Nonetheless, we had a good carryover stock which provides a slight buffer to ensure we meet our export commitments estimated at 1.85 million tons for the 2024/25 marketing year, according to the South African Grains and Oilseed Supply and Demand Estimates Committee. The price response to the harvest contraction has been strong with average white maize prices so far for September 2024 up by 40.7% y/y and almost 9% above the early year level (Feb) at R5,503/ ton, while its yellow counterpart was 9.6% above last year at R4,196/ ton. Are we going to see increased imports? SA remains a net exporter of maize particularly the white category, however, yellow maize imports have increased with a cumulative seasonal volume of 172,928 tons that was sourced from Argentina as of 13 September 2024.

Other crops

On other crops, the CEC downgraded the sunflower harvest estimate by 2% from the previous month to 635,750 tons which is 11.7% lower y/y. The soybean was however revised upwards by 1.8% m/m to 1.81 million tons but still down by 34.6% y/y, thus indicating a potential increase in imports of oil cake after building domestic self-sufficiency over the past few years. Groundnut harvest is still lower at 51,745 tons, down 1.7% from last month’s estimate and 2.4% lower y/y. Sorghum and dry beans estimates remained unchanged from the previous month but showed increases of 1.6% and 0.5% y/y respectively at 95,830 tons and 50,495 tons.

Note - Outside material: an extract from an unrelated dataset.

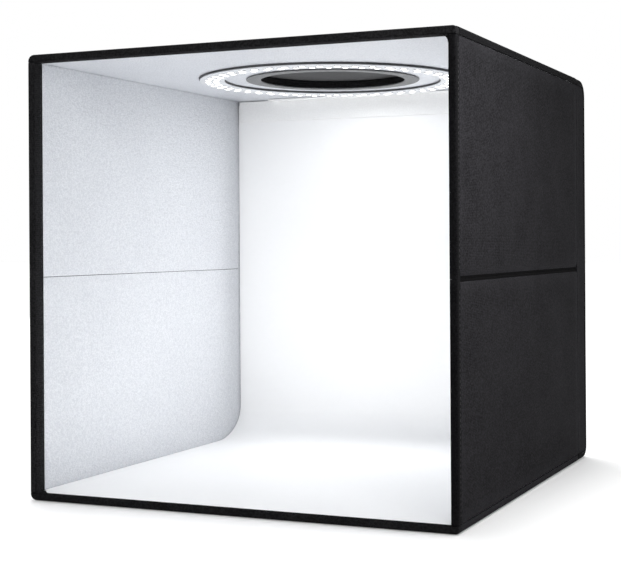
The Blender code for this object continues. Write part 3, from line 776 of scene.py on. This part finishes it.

The harvest and delivery season for 2023/24 is now tailing off and the next focus for farmers is production conditions with La Nina back in the forecast for the 2024/25 agriculture season. Input cost indicators so far show a modest decline relative to last year with fuel prices having been cut for three consecutive months and we expect another one for October. The analysis of the movement of average fuel over or under recovery by the Central Energy Fund on the 25th of September 2024 showed a potential cut of R1.12 and R1.09 per litre for the diesel 0.05% and 0.005% grades respectively for October 2024. This bodes well for the summer crop farmers as we head into increased activity of planting for the 2024/25 agriculture season.